Once the war began, the open opposition muted, as a curtain came
down over all debate, in deference to an enforced tradition of national
unity and support always invoked when US troops go to war. When they
entered Baghdad, a lunchtime rally to "support our troops" was
held on the site of the World Trade Center (organized by the conservative
New York building trades unions), drawing over 10,000 union workers.
If the positions of the unions have changed, so has the US military
since 1973. It is half the size it was at the height of Vietnam, with 1.4
million active duty members, and an almost equal number of reservists. The
draft, discontinued at the end of the Vietnam War, gave way to the current
"volunteer" force, a term that perhaps misdescribes the social
compulsions at the intersection of civilian and military labor markets.
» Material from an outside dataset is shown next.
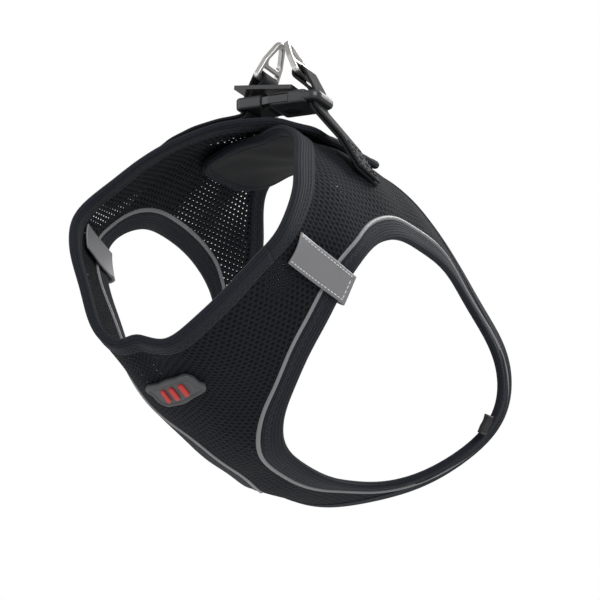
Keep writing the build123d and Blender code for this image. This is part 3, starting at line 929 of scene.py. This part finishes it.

This is most evident with African-Americans, for whom the US army has been
a central institution of social maintenance and mobility.
The US military is overwhelmingly working-class, from all racial and
ethnic backgrounds, 90% of whom enter the forces with just a nigh school
diploma, and come from families with a median income of $33,000 a year -
about one-third below the average income.
It is ironic that working-class soldiers will come home from Iraq to
a socio-economic reality that has been shaped by the costs of a huge
military establishment. Americans pay for an annual military budget of $400
B and rising - yet they go without national health insurance or affordable
child care, and have an educational system full of inequities.
As US troops entered Baghdad, the administration was quietly
proposing changes to the federal Fair Labor Standards Act to exclude
millions of workers from overtime pay for work over 40 hours a week. By
reclassifying previously protected workers as managers and administrative
employees, and removing overtime protections from workers in aerospace,
defense, health care, and hi-tech industries, the Bush administration is
handing to employers who are already laden with gifts an especially
generous handout. The workers, including those soon to be discharged from
military service, will pay for this gift.